Playback is proud to present the 2025 cohort for our annual 10 to Watch. We are publishing individual profiles on all 10 industry talents over September and October.
Amy Trefry’s life would make for an entertaining but seemingly implausible movie plot.
They grew up on a peregrine falcon breeding farm in Wainwright, Alta., with hippie parents dedicated to saving the endangered bird, and only found their way to filmmaking after earning a master’s degree in environmental sociology and acquiring a CV that includes stints as a volcano guide, cook, ESL teacher and yoga instructor.
As a result, Trefry digs into elements of their own life as inspiration for their television and film projects, often with a comical view.
After first making their mark as the writer and director of the award-winning OUTtv comedy series Good Grief, the queer, non-binary co-founder of Interwoven Films is now preparing to unveil their first feature film. Vermillion, a queer, character-driven “mumblecore” road-trip drama made in eight days for $60,000 in eight days, will make its world premiere at the Atlantic International Film Festival (AIFF) in Halifax on Sunday (Sept. 14) before heading to Cinema Diverse in Palm Springs.
“To be honest, I don’t think I ever really belonged in the sciences,” Trefry tells Playback Daily. “I’ve always loved writing and telling stories, and slowly through 30 years found my way into film.”
Going from farm to Hollywood is not a path most people know how to follow, so instead Trefry earned their master’s degree in environmental sociology, studying climate change, food security and HIV/AIDS in South Africa. Realizing academia was not for them, they spent the next 15 years as a yoga instructor and yoga instructor trainer, 12 of those years abroad.
“I Googled, ‘How to make a film?’ and because I happen to be good at research, I managed to figure out grants, pitching competitions [and] local film cooperatives. I was living in Halifax at the time, which is the most supportive community you can possibly find yourself in,” says Trefry, adding that they set a goal of applying for 50 things a year.
It paid off. The first door that opened was CBC’s comedy Mr. D, where they were cast in a “tiny” role and “popped up every once in a while” over couple of seasons. Then, when it came to filmmaking, they won a CBC pitch competition, associated with AIFF, for Jerky, a self-described “bizarre feminist poetic monster movie.”

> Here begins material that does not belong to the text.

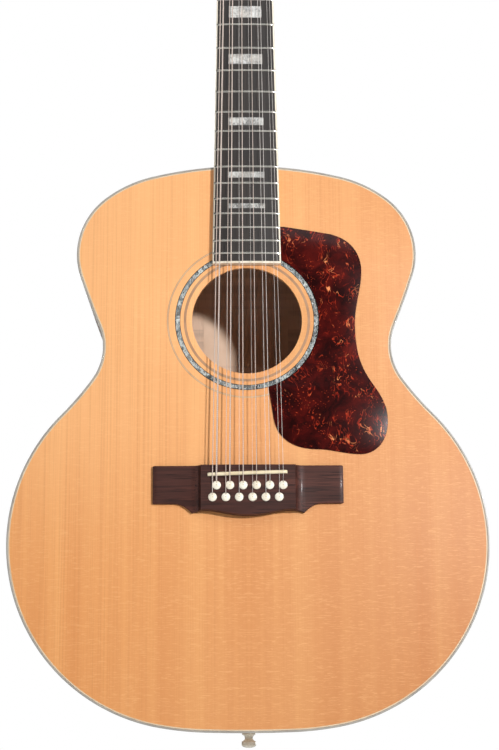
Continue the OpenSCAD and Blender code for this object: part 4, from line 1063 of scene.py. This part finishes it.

After being selected for programs including the Canadian Film Centre Producers Lab, the TIFF Writers Lab and RDV Canada: Meet the Series, Trefry scored their first original series commission in 2022 with Good Grief for OUTtv.
Created by Trefry and the show’s co-lead, Katerina Bakolias, the series chronicles the unlikely friendship that develops between a queer sexagenarian and a decades-younger widow at a bereavement support group. The show returned for its second season in April of this year and has been greenlit for a third, with production slated to begin in March 2026.

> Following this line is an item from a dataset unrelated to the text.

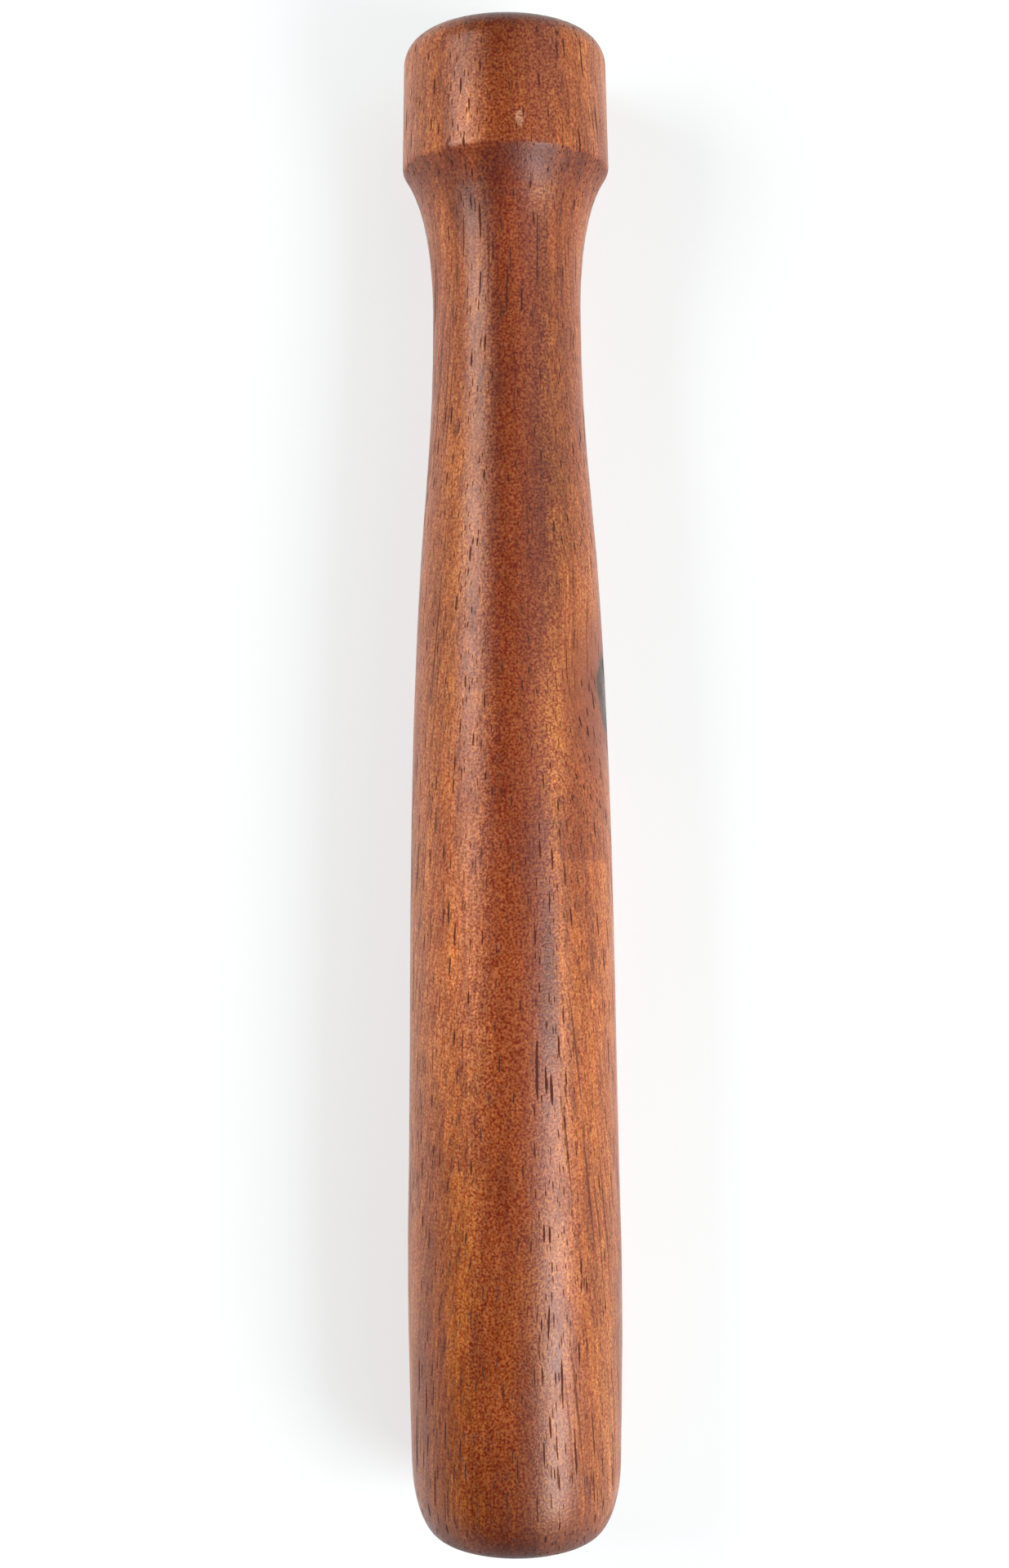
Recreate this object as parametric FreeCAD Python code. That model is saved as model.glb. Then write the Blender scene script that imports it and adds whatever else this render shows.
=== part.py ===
import FreeCAD, Part
import os

# A mallet turned from one billet of hardwood: a knob, a hollow grip and a long
# striking body. It lies along X with the knob towards +X and its fullest
# diameter touching z = 0. Its axis of turning is y = 0, z = fullest_radius.
# "Place" means a distance along the axis from the knob's flat end.

# Driving dimensions, in millimetres
length = 264.0
fullest_radius = 19.0
fullest_place = 222.0

knob_end_radius = 17.8
knob_rim_radius = 18.25
knob_length = 23.3
knob_round = 4.6
rim_round = 0.5

shoulder_drop = 4.3
shoulder_run = 6.3
grip_radius = 13.1
grip_place = 48.5
grip_lead_in = 8.5

striking_side_radius = 18.55
striking_side_fall = 0.025
striking_round_run = 12.0
striking_round_drop = 4.4

# Places and radii that the body's swell passes between the grip and its fullest
swell = [
    (60.5, 13.3), (71.0, 13.9), (92.5, 15.65), (107.0, 16.5),
    (123.0, 17.2), (174.0, 18.3), (203.0, 18.75),
]

# Handle length that makes a cubic Bezier curve follow a quarter of an ellipse
quarter_handle = 0.5523


def point(place, radius):
    """The outline's point at a place along the axis, above it by a radius."""
    return FreeCAD.Vector(length / 2 - place, 0, fullest_radius + radius)


def bezier(poles):
    """The edge of one Bezier curve through its first and last pole."""
    curve = Part.BezierCurve()
    curve.setPoles(poles)
    return curve.toShape()


def rounded_corner(start, tip, end):
    """A quarter-ellipse curve that replaces the sharp corner at the tip."""
    leave = start + (tip - start) * quarter_handle
    arrive = end + (tip - end) * quarter_handle
    return bezier([start, leave, arrive, end])


def knob_outline():
    """The knob's flat end, rounded edge and slightly flared side."""
    flat_edge = point(0, knob_end_radius - knob_round)
    tip = point(0, knob_end_radius)
    rim = point(knob_length, knob_rim_radius)
    flare = (rim - tip).normalize()
    side_start = tip + flare * knob_round
    side_end = rim - flare * rim_round
    return [
        Part.makeLine(point(0, 0), flat_edge),
        rounded_corner(flat_edge, tip, side_start),
        Part.makeLine(side_start, side_end),
    ]


def shoulder_outline():
    """The eased rim and the cove that runs from it down into the grip."""
    rim = point(knob_length, knob_rim_radius)
    tip = point(0, knob_end_radius)
    side_end = rim - (rim - tip).normalize() * rim_round
    cove_handle = point(knob_length + shoulder_run, knob_rim_radius - shoulder_drop)
    cove_start = rim + (cove_handle - rim).normalize() * rim_round
    grip_handle = point(grip_place - grip_lead_in, grip_radius)
    grip = point(grip_place, grip_radius)
    return [
        rounded_corner(side_end, rim, cove_start),
        bezier([cove_start, cove_handle, grip_handle, grip]),
    ]


def swell_edge():
    """The smooth curve from the grip out to the body's fullest diameter."""
    through = [point(grip_place, grip_radius)]
    through += [point(place, radius) for place, radius in swell]
    through.append(point(fullest_place, fullest_radius))
    along = FreeCAD.Vector(-1, 0, 0)
    curve = Part.BSplineCurve()
    curve.interpolate(Points=through, InitialTangent=along, FinalTangent=along)
    return curve.toShape()


def fall_edge():
    """The slight fall from the fullest diameter to the striking end's rounding."""
    end_place = length - striking_round_run
    handle = (end_place - fullest_place) / 3
    handle_radius = striking_side_radius + striking_side_fall * handle
    return bezier([
        point(fullest_place, fullest_radius),
        point(fullest_place + handle, fullest_radius),
        point(end_place - handle, handle_radius),
        point(end_place, striking_side_radius),
    ])


def body_outline():
    """The striking body's side, from the grip to the striking end's rounding."""
    return [swell_edge(), fall_edge()]


def striking_outline():
    """The long rounding of the striking end and its flat face."""
    start = point(length - striking_round_run, striking_side_radius)
    tip_radius = striking_side_radius - striking_side_fall * striking_round_run
    tip = point(length, tip_radius)
    end = point(length, tip_radius - striking_round_drop)
    return [
        rounded_corner(start, tip, end),
        Part.makeLine(end, point(length, 0)),
    ]


def turned_mallet():
    """The whole mallet, as the solid that its outline sweeps round its axis."""
    outline = knob_outline() + shoulder_outline() + body_outline() + striking_outline()
    axis_line = Part.makeLine(point(length, 0), point(0, 0))
    face = Part.Face(Part.Wire(outline + [axis_line]))
    return face.revolve(point(0, 0), FreeCAD.Vector(1, 0, 0), 360)


def main():
    os.makedirs("parts", exist_ok=True)
    mallet = turned_mallet()
    box = mallet.BoundBox
    print("turned_mallet", mallet.ShapeType, "valid", mallet.isValid())
    print("size", round(box.XLength, 2), round(box.YLength, 2), round(box.ZLength, 2))
    print("lowest", round(box.ZMin, 3), "volume", round(mallet.Volume))
    mallet.exportStep("parts/turned_mallet.step")


main()
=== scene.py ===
import math

import bpy
import numpy as np
from mathutils import Matrix, Vector, noise


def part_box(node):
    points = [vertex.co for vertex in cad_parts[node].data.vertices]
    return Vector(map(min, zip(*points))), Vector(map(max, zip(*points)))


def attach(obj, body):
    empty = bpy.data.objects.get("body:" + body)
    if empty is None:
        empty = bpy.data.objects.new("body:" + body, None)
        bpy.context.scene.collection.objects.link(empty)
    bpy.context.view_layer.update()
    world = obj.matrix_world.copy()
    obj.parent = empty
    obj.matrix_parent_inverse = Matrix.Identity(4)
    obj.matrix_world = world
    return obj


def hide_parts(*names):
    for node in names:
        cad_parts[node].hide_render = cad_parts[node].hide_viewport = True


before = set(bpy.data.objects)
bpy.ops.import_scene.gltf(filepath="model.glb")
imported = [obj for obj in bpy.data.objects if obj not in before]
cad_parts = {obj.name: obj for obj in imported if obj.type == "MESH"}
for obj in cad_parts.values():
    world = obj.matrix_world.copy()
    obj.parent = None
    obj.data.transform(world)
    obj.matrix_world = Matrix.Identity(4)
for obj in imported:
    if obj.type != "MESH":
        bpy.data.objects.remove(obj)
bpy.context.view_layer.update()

MM = 0.001
NODE = "turned_mallet"
LOW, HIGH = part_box(NODE)
AXIS_HEIGHT = (LOW.z + HIGH.z) / 2

# Camera: metres above the axis, offset from the mallet's middle along X and Y, roll, and lens in mm
CAMERA_ABOVE_AXIS = 0.3486
CAMERA_OFFSET = (0.00022, 0.00112)
CAMERA_ROLL = math.radians(-0.49)
CAMERA_LENS = 45.0

# Mesh density: rings along the outline and points round each ring
RING_SPACING = 0.55 * MM
POINTS_ROUND = 168

# Depth that hand sanding left, in mm: broad waves, fine ones and ripples along the axis
BROAD_RELIEF = 0.045
FINE_RELIEF = 0.022
RIPPLE_RELIEF = 0.010

# The fibres climb towards +Z by this much for each unit along +X
FIBRE_CLIMB = 0.15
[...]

In the meantime, Trefry is preparing for the premiere of Vermillion at AIFF this week, although they haven’t spoken with distributors about sales for the film yet. Instead, they’ll be taking part in EAVE’s 2025 marketing workshop, which will inform their post-festival strategy for the film.

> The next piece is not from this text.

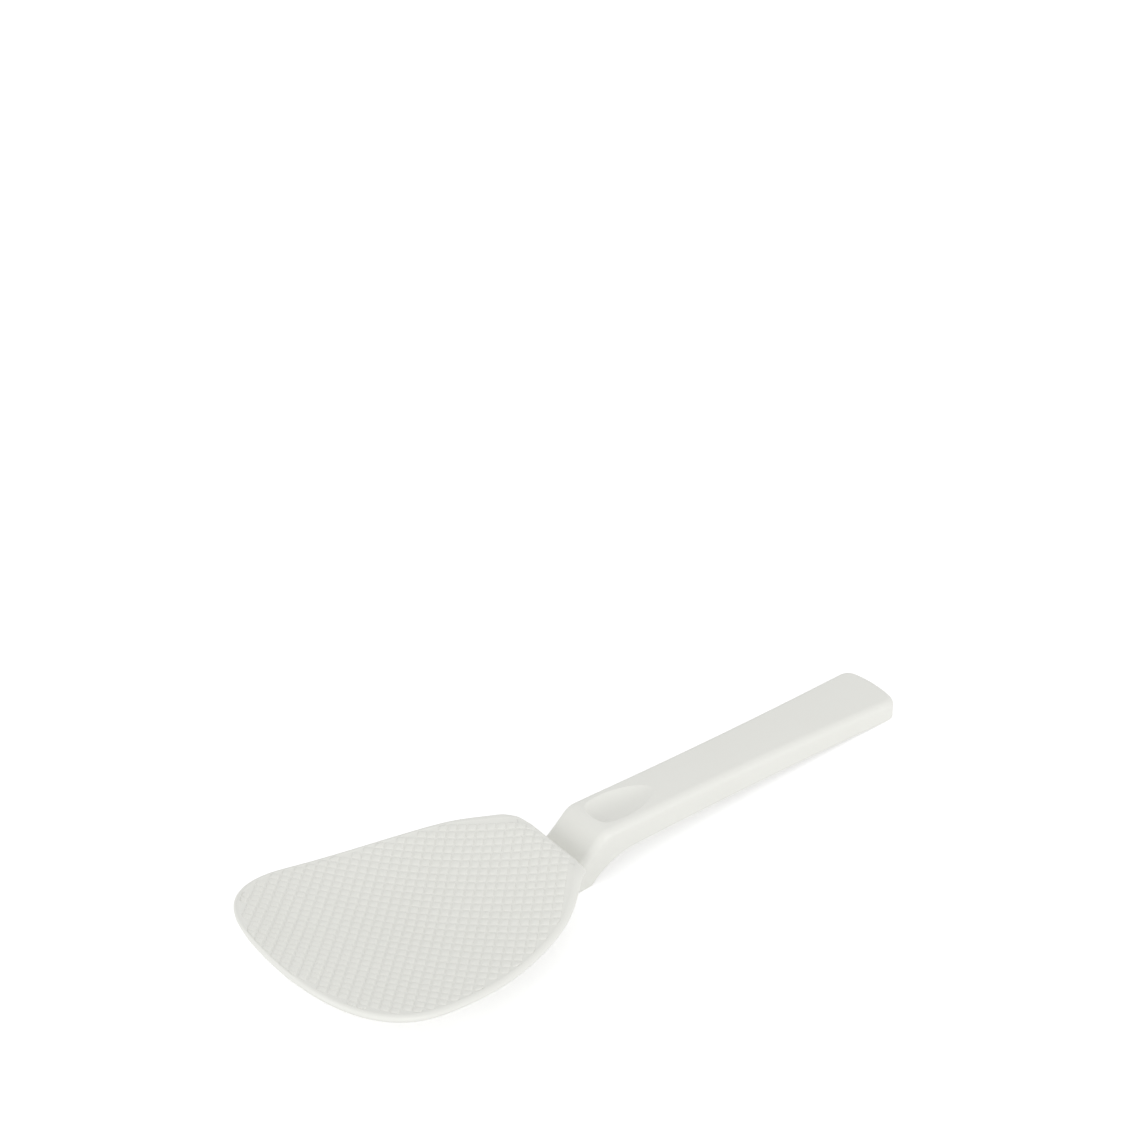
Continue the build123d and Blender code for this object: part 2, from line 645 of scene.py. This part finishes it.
@dataclass
class DimpleField:
    """Raised rounded squares in a square grid that runs at 45 degrees to the blade."""

    bowl: Bowl
    seat: Seat
    floor_depth: float
    # The grid's spacing and turn, and its rows past the blade's length
    pitch: float = 2.77 * MM
    turn: float = math.pi / 4
    spare_rows: int = 9
    # A dimple's gap to the next one, its height above the floor, and its root below that
    groove: float = 0.36 * MM
    height: float = 0.29 * MM
    sink: float = 0.05 * MM
    # Its form: a corner power of zero is square and one is round, the taper is how much
    # narrower the top is, and the last two bend the side and the crown
    corner_power: float = 0.30
    taper: float = 0.85
    shoulder_power: float = 2.0
    crown_power: float = 1.6
    # Its faces around and up its side
    sides: int = 12
    side_rows: int = 4
    # How near the border a dimple's middle may lie, and how far past it still counts as inside
    margin: float = 0.40 * MM
    slack: float = 0.05 * MM
    # How much longer a parabola is than its plan: shares of its slope's second and fourth
    # power, of which the second one also makes up for the terms after it
    arc_shares: tuple[float, float] = (1 / 6, 0.08)

    def tree(self) -> bpy.types.NodeTree:
        """Builds the node tree that turns a flat border into a field of dimples.

        Returns:
            The tree. Its input mesh is the field's border, flat and filled, in plan.
        """
        tree = bpy.data.node_groups.new("dimple_field", "GeometryNodeTree")
        graph = Graph(tree)
        self._declare(tree)
        given = graph.node("NodeGroupInput")
        border = given.outputs["Border"]
        underside = graph.term(given, "Underside")
        pitch = graph.term(given, "Pitch")
        place = graph.node("GeometryNodeInputPosition").outputs[0]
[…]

Trefry is also moving forward on a growing development slate. They have received development money from the Canada Council for the Arts for Santuario, a full-length documentary about a group of Indigenous transgender women in Colombia who work on a coffee farm. Also in the pipeline is a comedic series called Soul Fire, inspired by Trefry’s days as a yoga instructor
Another project that echoes the filmmaker’s past experience is Operation Falcon, a based-on-true-events story that Trefry describes as “an espionage farce disguised as a wildlife rescue mission.”
The film is currently in development with the Bradley Cooper-founded company Lea Pictures, after Trefry met the prodco’s head of television Kristen Barnett at Content London.
“What really stood out about their perspective was so many of the stories that they’re interested in making, and have been able to execute, come from their real-life experience, [while] also [having] a professional separation between what makes sense on the screen and what makes sense about your personal story,” says Barnett. “Having the ‘come hell or high water’ attitude is how you end up being not only a producer, but someone that can survive in the industry.”
For their part, Trefry looks back to that 50-things-a-year pledge as foundational for both their career to date and going forward.
“[That goal] has meant that I push myself and I’m curious and stay curious as a filmmaker to see what is out there and what are other people doing,” they explain. “I meet way more people because of that, which is a huge part of why we’re all making film: to connect with somebody else and explore the human condition.”